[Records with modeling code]
------------------------

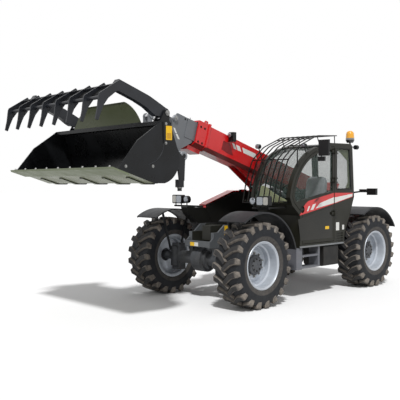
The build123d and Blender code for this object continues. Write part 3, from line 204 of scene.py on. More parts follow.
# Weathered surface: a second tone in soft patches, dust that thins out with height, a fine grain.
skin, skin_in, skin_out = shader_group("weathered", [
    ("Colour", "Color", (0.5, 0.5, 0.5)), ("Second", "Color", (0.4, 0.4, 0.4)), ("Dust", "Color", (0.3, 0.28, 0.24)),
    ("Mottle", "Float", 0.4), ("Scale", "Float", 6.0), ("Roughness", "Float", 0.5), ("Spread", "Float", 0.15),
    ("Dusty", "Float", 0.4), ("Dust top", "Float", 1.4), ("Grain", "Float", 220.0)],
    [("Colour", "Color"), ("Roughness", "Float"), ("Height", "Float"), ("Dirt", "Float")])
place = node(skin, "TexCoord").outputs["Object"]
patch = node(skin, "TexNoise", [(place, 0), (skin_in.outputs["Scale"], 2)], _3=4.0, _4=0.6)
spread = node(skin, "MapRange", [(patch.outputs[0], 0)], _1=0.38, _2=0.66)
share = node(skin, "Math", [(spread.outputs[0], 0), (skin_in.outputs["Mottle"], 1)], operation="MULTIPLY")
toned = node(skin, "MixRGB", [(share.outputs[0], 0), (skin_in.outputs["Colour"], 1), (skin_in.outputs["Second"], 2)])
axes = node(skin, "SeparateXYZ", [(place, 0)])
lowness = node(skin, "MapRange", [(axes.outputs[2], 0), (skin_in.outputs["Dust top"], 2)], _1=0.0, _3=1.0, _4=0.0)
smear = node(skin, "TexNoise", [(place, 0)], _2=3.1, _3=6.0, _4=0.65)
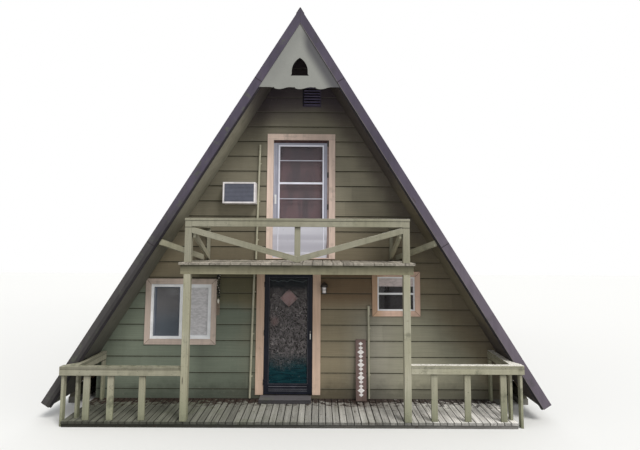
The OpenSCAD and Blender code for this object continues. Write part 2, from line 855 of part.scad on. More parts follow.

------------------------

EXERCISE OBJECTIVE -
Repeat the data exactly. Leave nothing out.

RESULT FOR THIS TASK -
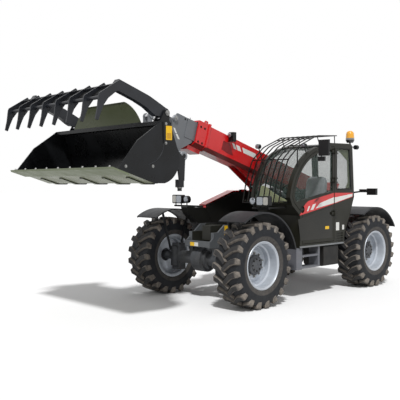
The build123d and Blender code for this object continues. Write part 3, from line 204 of scene.py on. More parts follow.
# Weathered surface: a second tone in soft patches, dust that thins out with height, a fine grain.
skin, skin_in, skin_out = shader_group("weathered", [
    ("Colour", "Color", (0.5, 0.5, 0.5)), ("Second", "Color", (0.4, 0.4, 0.4)), ("Dust", "Color", (0.3, 0.28, 0.24)),
    ("Mottle", "Float", 0.4), ("Scale", "Float", 6.0), ("Roughness", "Float", 0.5), ("Spread", "Float", 0.15),
    ("Dusty", "Float", 0.4), ("Dust top", "Float", 1.4), ("Grain", "Float", 220.0)],
    [("Colour", "Color"), ("Roughness", "Float"), ("Height", "Float"), ("Dirt", "Float")])
place = node(skin, "TexCoord").outputs["Object"]
patch = node(skin, "TexNoise", [(place, 0), (skin_in.outputs["Scale"], 2)], _3=4.0, _4=0.6)
spread = node(skin, "MapRange", [(patch.outputs[0], 0)], _1=0.38, _2=0.66)
share = node(skin, "Math", [(spread.outputs[0], 0), (skin_in.outputs["Mottle"], 1)], operation="MULTIPLY")
toned = node(skin, "MixRGB", [(share.outputs[0], 0), (skin_in.outputs["Colour"], 1), (skin_in.outputs["Second"], 2)])
axes = node(skin, "SeparateXYZ", [(place, 0)])
lowness = node(skin, "MapRange", [(axes.outputs[2], 0), (skin_in.outputs["Dust top"], 2)], _1=0.0, _3=1.0, _4=0.0)
smear = node(skin, "TexNoise", [(place, 0)], _2=3.1, _3=6.0, _4=0.65)
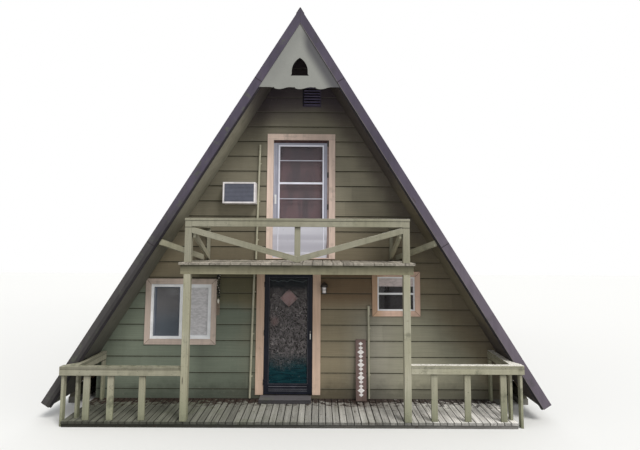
The OpenSCAD and Blender code for this object continues. Write part 2, from line 855 of part.scad on. More parts follow.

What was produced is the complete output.